Gigablast is the latest search engine to launch a toolbar for your browser. At first glance it seems rather Spartan when compared with other toolbars such as Yahoo’s and Google’s but it does have two unique and very useful features: search the sites linked from the current page and search the sites in your bookmarks. Unfortunately it is only available for IE at present. There is a plugin for Firefox users at http://mycroft.mozdev.org/download.html?name=gigablast&submitform=Find+search+plugins but this only adds Gigablast as an option to the built in search box.

Dogpile Adds MSN

Dogpile Adds MSN

Meta search tool Dogpile had added MSN to its collection of search engine. It now searches Google, Yahoo, Ask Jeeves and MSN all at the same time. You can compare three search tools at a time using Dogpile’s new Search Comparison and see how much overlap there is between them in the first 20 results.

When you run a web search, as well as combining and removing the duplicates from the results Dogpile automatically shows you the Top 12 from Google and Yahoo side by side on the right hand side of the screen. Unique results are highlighted. You can close these boxes or add columns for MSN and Ask Jeeves by clicking on the relevant icons.

In addition to web meta search Dogpile has an images search (Yahoo and Ditto), audio (Yahoo and Singingfish), video (Yahoo and Singingfish) and a News option (Yahoo, Topix News, Fox News, ABCNews). Interestingly, Google and MSN are omitted from the images and news meta search.

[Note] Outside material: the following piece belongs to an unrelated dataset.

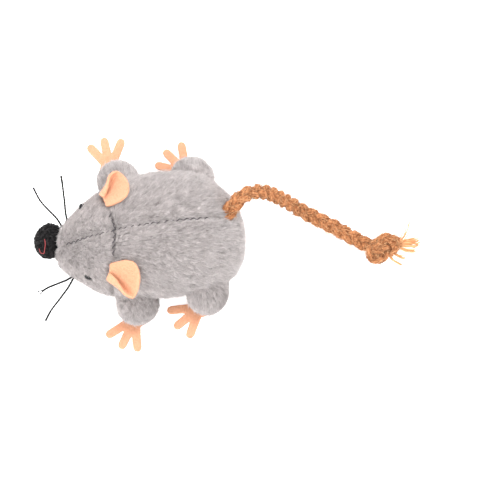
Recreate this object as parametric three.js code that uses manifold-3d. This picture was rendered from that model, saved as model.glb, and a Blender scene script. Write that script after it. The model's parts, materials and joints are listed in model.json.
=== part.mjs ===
// Plush cat-toy mouse: sewn plush body, head and legs over fibre stuffing, felt ears and
// paws, a pompom nose, bead eyes, waxed-cord whiskers and a knotted, braided rope tail.
// Millimetres. The nose points along -Y, the mouse's left is +X, +Z is up, and the origin
// is the middle of the flat belly that the toy rests on.
import * as THREE from "three";
import { mergeVertices } from "three/addons/utils/BufferGeometryUtils.js";
import Module from "manifold-3d";

const wasm = await Module();
wasm.setup();
const { Manifold } = wasm;
const { degToRad, smoothstep } = THREE.MathUtils;

// ---- driving dimensions -------------------------------------------------------------
const GAP = 0.3; // between pieces that touch or are sewn together
const FAR = 90; // further than the toy reaches
const CLOTH = 1.8; // plush backing and the roots of its pile
const BELLY_SEAM_Z = 8; // the belly panel reaches this far up each side
// Where head panels meet back panels, and the angle by which the seam runs forward from
// the middle on each side.
const NECK_SEAM = { y: -20.6, slant: 12 };

// Body outline from the snout to the rump: y, half width, top height, bottom height.
// The bottom dips below 0 in the middle, where it is cut off flat.
const BODY_STATIONS = [
  [-48.2, 0, 11.5, 11.5],
  [-47, 6, 17.2, 5.8],
  [-43.2, 10.8, 21.2, 2.8],
  [-35.5, 16.6, 29, 0],
  [-24, 23, 37.5, -2.5],
  [-12, 25.8, 42.5, -4],
  [4, 26, 44.5, -4],
  [18, 23.6, 42, -3],
  [27, 18.1, 36, 0],
  [32, 11, 28.5, 5],
  [34, 0, 17.5, 17.5],
];
// The rump leans to the mouse's left, by more towards its end.
const RUMP_LEAN = { from: 12, to: 34, by: 3 };
const WIDEST = 0.42; // height of the widest point, as a share of the section's height
const OUTSIDE_MESH = { ringsPerStation: 2, ringPoints: 24 };
const INSIDE_MESH = { ringsPerStation: 1, ringPoints: 16 };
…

The Yellow and White Pages search covers the US only.

Aroq – Industry and Market Research

Aroq

This is a gateway to Aroq’s four industry specific sites: just-drinks.com, just-food.com, just- auto.com and just-style.com. All four pull together news and market research in their particular sector. The market research comes from a wide range of suppliers and can be purchased online. The news is free and each of the sites have excellent blogs commenting on events in their sector. RSS feeds of the news headlines and the blogs are available.